WTF #1: The old triple reverse.

Analysis: The word “but” or “however” imply a reversal or contradiction. There was this thing, but then the contrary. Used sparingly, it can create immersion, because it implies connections between the first thing and the contrary thing, which invite us to draw conclusions about them, thus establishing immersion. In my own writing, I often catch myself stringing two of them into the same long sentence, and then have to rewrite to make things clear. But in the very first paragraph of this story (Chapter Two being the actual start, IMO) we get two buts and a however. That’s three complete reversals, and two too many to follow.

WTF #2: Missing past perfect.

Analysis: It began at CFB Petawawa and was to end at… Unfortunately, at the time of the narration, the beginning he’s talking about has already happened, so it is in the deeper past and needs past perfect. That should read: It had begun at CFB Petawawa… Since this caused me to misunderstand that we had jumped back, and it happened on the first page, the flag has to go up.

WTF #3: Reference echoes

Analysis: [the] heavy equipment trailer rumbled heavily down Highway 401. The route was not the most direct of routes… [It] was part of the security plan.
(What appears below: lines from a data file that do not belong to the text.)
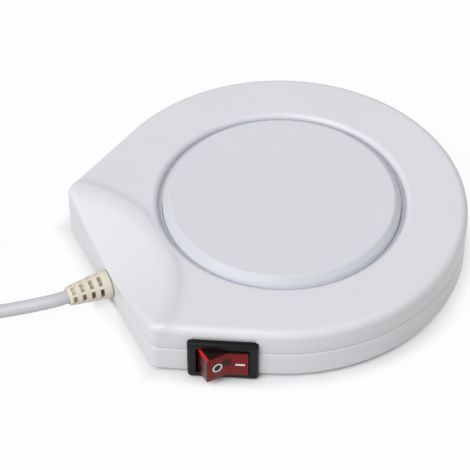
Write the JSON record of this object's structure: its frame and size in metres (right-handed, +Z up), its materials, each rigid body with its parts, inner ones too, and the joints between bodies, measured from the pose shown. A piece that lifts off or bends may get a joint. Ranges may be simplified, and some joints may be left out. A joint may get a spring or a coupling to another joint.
{
  "type": "electric mug warmer",
  "caption": "Flat round mug warmer with a straight rear, a raised heating plate in a ring groove, a red rocker switch and a mains cord with a slotted strain relief.",
  "frame": {"origin": "on the table under the middle of the heating plate, at the undersides of the feet, within 0.6 mm of the bottom centre of the box without the cord", "axes": "+Z up, -X toward the rear wall where the cord leaves, +X toward the round front, -Y toward the side with the switch"},
  "size_m": [0.2546, 0.1368, 0.0195],
  "materials": {
    "shell": "satin white moulding",
    "plate": "smooth pale grey-white coating",
    "switch_body": "black",
    "rocker": "translucent red",
    "marks": "white print",
    "lamp": "small neon lamp",
    "steel": "zinc plated",
    "brass": "plain",
    "mica": "pressed mica",
    "silicone": "heat-proof silicone",
    "sleeve": "woven glass sleeve",
    "wire_brown": "soft insulation",
    "wire_blue": "soft insulation",
    "wire_black": "soft insulation",
    "wire_white": "heat-proof insulation",
    "cap": "crimp cap",
    "relief": "cream",
    "cord": "smooth pale grey",
    "plug": "moulded",
    "pin_metal": "nickel plated",
    "pin_plastic": "pin sleeves",
    "foot": "dark rubber"
  },
  "bodies": {
    "base": {"top_cover": "shell", "bottom_cover": "shell", "heater_plate": "plate", "plate_seal": "silicone", "mica_upper": "mica", "heater_card": "mica", "heater_ribbon": "steel", "mica_lower": "mica", "clamp_plate": "steel", "clamp_washer": "steel", "clamp_nut": "steel", "plate_screws": "steel", "thermostat": "steel", "fuse_sleeve": "sleeve", "thermal_fuse": "steel", "switch_housing": "switch_body", "contact_arm": "brass", "switch_blades": "brass", "spade_terminals": "steel", "crimp_cap": "cap", "live_lead": "wire_brown", "switched_lead": "wire_black", "fuse_lead": "wire_white", "heater_lead": "wire_white", "neutral_core": "wire_blue", "neutral_lead": "wire_blue", "lamp_lead": "wire_black", "cord_clamp": "plug", "clamp_screws": "steel", "cord_inside": "cord", "strain_relief": "relief", "mains_cord": "cord", "cord_coil": "cord", "cord_tail": "cord", "plug_body": "plug", "pin_sleeves": "pin_plastic", "plug_pins": "pin_metal", "rubber_feet": "foot", "cover_screws": "steel"},
    "rocker": {"switch_rocker": "rocker", "rocker_marks": "marks", "switch_lamp": "lamp", "detent_plunger": "brass", "detent_spring": "steel"}
  },
  "joints": [
    {"name": "rocker_hinge", "type": "hinge", "parent": "base", "child": "rocker", "pos_m": [-0.03961, -0.04217, 0.0074], "axis": [0, 0, 1], "range_deg": [-34, 0]}
  ]
}
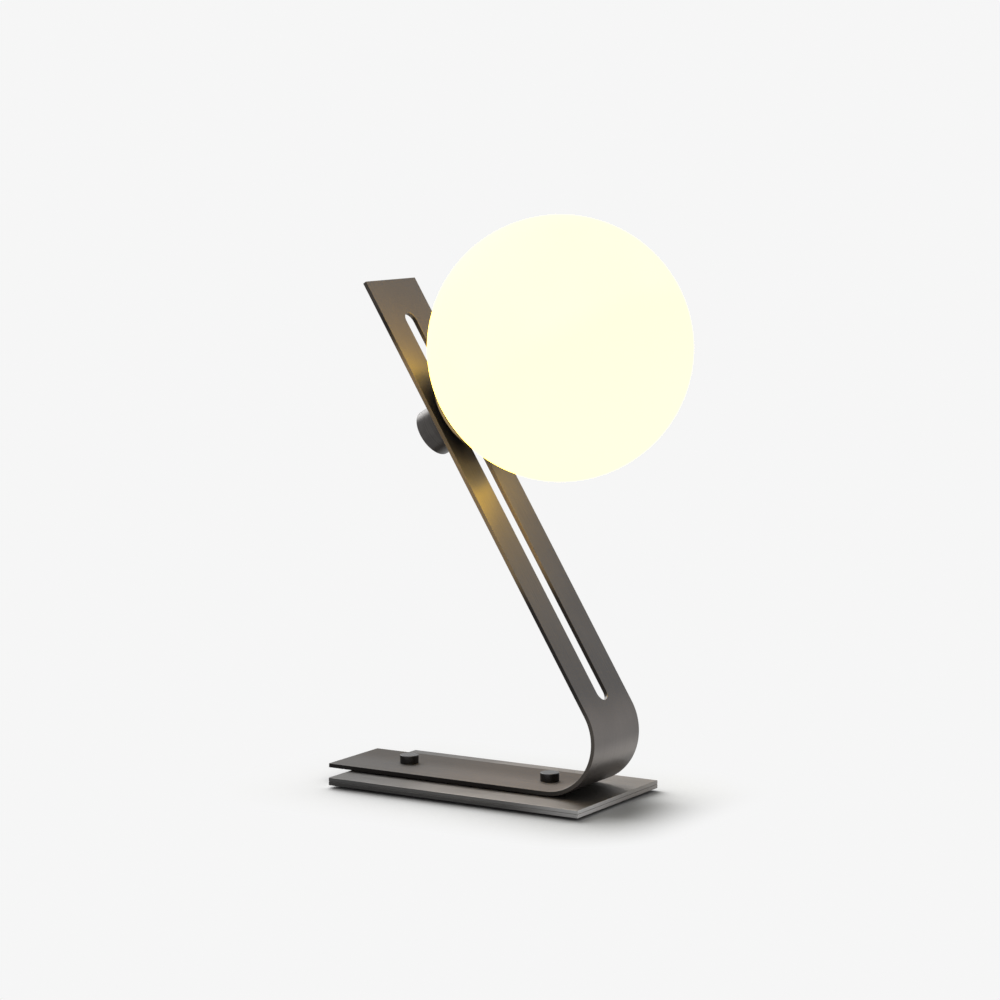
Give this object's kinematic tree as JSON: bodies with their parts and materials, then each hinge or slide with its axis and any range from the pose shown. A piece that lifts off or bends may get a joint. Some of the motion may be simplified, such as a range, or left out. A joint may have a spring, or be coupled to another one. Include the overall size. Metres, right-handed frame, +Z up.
{
  "type": "globe table lamp",
  "caption": "Table lamp: an opal glass globe clamped on a slotted strip that is bent back over a flat base, so the globe slides up and down the lean.",
  "frame": {"origin": "centre of the base's resting face, on the table", "axes": "+X along the base towards the strip's bend, +Y to the back, +Z up"},
  "size_m": [0.2171, 0.15, 0.3332],
  "materials": {
    "strip_steel": "satin gunmetal, brushed along its length",
    "base_steel": "satin gunmetal, brushed along its length",
    "knob_metal": "turned, dark gunmetal satin",
    "screw_black": "glossy black",
    "plain_steel": "zinc plated",
    "cup_metal": "satin black",
    "pad_rubber": "matt",
    "gasket_silicone": "milky silicone",
    "washer_fibre": "black fibre",
    "bush_nylon": "black nylon",
    "holder_plastic": "moulded black",
    "contact_brass": "stamped",
    "cap_nickel": "nickel plated",
    "cap_insulator": "black glass",
    "bulb_glass": "opal, lit",
    "led_board": "white lacquered board",
    "globe_opal": "satin opal, lit"
  },
  "bodies": {
    "stand": {"base_pad": "pad_rubber", "base_plate_lower": "base_steel", "base_plate_upper": "base_steel", "base_screws": "plain_steel", "leg_spacers": "washer_fibre", "bent_strip": "strip_steel", "thumb_screw_left": "screw_black", "thumb_screw_right": "screw_black"},
    "carriage": {"front_friction_washer": "washer_fibre", "rear_friction_washer": "washer_fibre"},
    "head": {"hollow_nipple": "plain_steel", "holder_cup": "cup_metal", "holder_lock_nut": "plain_steel", "lampholder_cap": "holder_plastic", "lampholder_body": "holder_plastic", "lampholder_shell": "contact_brass", "lampholder_contact": "contact_brass", "cord_bush": "bush_nylon", "globe_gasket": "gasket_silicone"},
    "globe": {"globe_glass": "globe_opal"},
    "bulb": {"bulb_contact": "cap_nickel", "bulb_insulator": "cap_insulator", "bulb_cap": "cap_nickel", "bulb_envelope": "bulb_glass", "bulb_led_disc": "led_board"},
    "knob_carrier": {"knob_washer": "plain_steel"},
    "knob": {"clamp_knob": "knob_metal", "knob_insert": "contact_brass"}
  },
  "joints": [
    {"name": "head_slide", "type": "slide", "parent": "stand", "child": "carriage", "axis": [-0.5255, 0, 0.8508], "range_m": [-0.172, 0.062]},
    {"name": "head_swivel", "type": "hinge", "parent": "carriage", "child": "head", "pos_m": [-0.02196, 0, 0.21711], "axis": [0.8508, 0, 0.5255], "range_deg": [-170, 170]},
    {"name": "globe_lift", "type": "slide", "parent": "head", "child": "globe", "axis": [0.8508, 0, 0.5255], "range_m": [0, 0.105]},
    {"name": "bulb_lift", "type": "slide", "parent": "head", "child": "bulb", "axis": [0.8508, 0, 0.5255], "range_m": [0, 0.025]},
    {"name": "knob_back_off", "type": "slide", "parent": "head", "child": "knob_carrier", "axis": [-0.8508, 0, -0.5255], "range_m": [0, 0.002]},
    {"name": "knob_turn", "type": "hinge", "parent": "knob_carrier", "child": "knob", "pos_m": [-0.03302, 0, 0.21028], "axis": [-0.8508, 0, -0.5255], "range_deg": [0, 721]}
  ],
  "couplings": [
    {"joint": "knob_turn", "follows": "knob_back_off", "rad_per_m": 6283.2}
  ]
}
Designed by experts and approved at the highest levels, the plan for transportation… [It] was an enhanced 2A6M Leopard tank. An excellent tank A little bit of referential repetition can be a great rhetorical device. But when every noun or noun phrase seems to be repeated, the writing draws attention to itself. This is what pronouns and synonyms are for — to break up the sing-song echo chamber that comes from constantly re-using your common nouns. And since all of these examples occurred within the first 3 paragraphs (along with one or two more that were not easily excerpted) they’re simply coming too densely and too soon for me to let them slide.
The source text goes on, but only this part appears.